You might recall that in 2006 Hoylake— which hadn’t hosted an Open since 1967— had been burned brown by a hot, dry spell that turned the links into a pinball machine requiring careful course management to avoid spending time in the rough and fairway bunkers…or behind the green. Woods won his third Claret Jug that week using his mightily effective long-iron stinger off the tee to avoid the trouble. The stinger took most of the credit for Woods’s emotional victory (it was his first major since the death of his father 12 weeks before), but his typically thorough study of the putting surfaces was likely just as important.

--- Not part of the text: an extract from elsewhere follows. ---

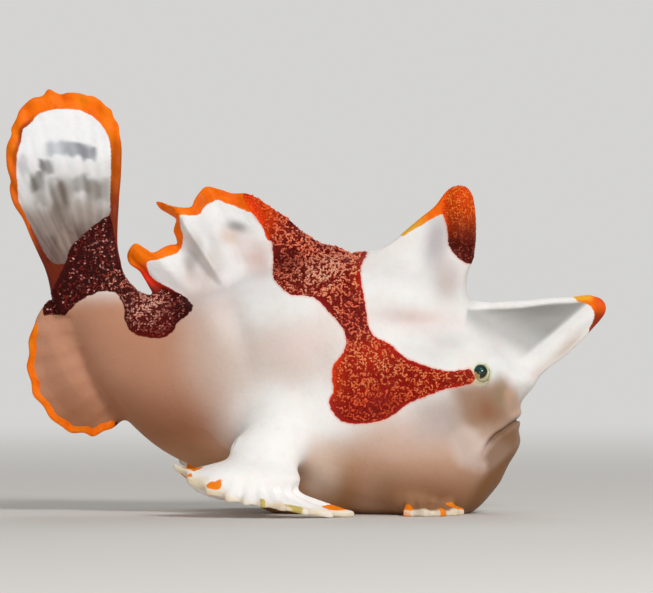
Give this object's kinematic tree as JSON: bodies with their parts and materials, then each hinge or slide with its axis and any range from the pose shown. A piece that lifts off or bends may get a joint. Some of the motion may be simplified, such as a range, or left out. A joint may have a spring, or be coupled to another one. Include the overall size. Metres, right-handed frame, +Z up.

Creswell doesn’t have time to stalk greens finding soft spots. And neither do I. Preparation for our round at the Royal Liverpool Golf Club in early April consists of stuffing bacon baps and cups of tea down our necks, then swapping stories from our spells on the Liverpool University golf team—his from the early ’80s, mine a decade later.

The University of Liverpool Golf Club Alumni Day is played on the venerable course the college team calls home and which Robert Chambers and Old Tom Morris’s younger brother George first laid out in 1869. Just a nine-holer then, it has since been added to, redesigned and bolstered by Harry Colt (1924), Fred Hawtree (1960s), Donald Steel & Martin Ebert (2000) and Martin Hawtree (2007). Regardless, today we walk between the dunes and avoid the course’s notorious internal outof- bounds, knowing golf has been played on this ground for 145 years.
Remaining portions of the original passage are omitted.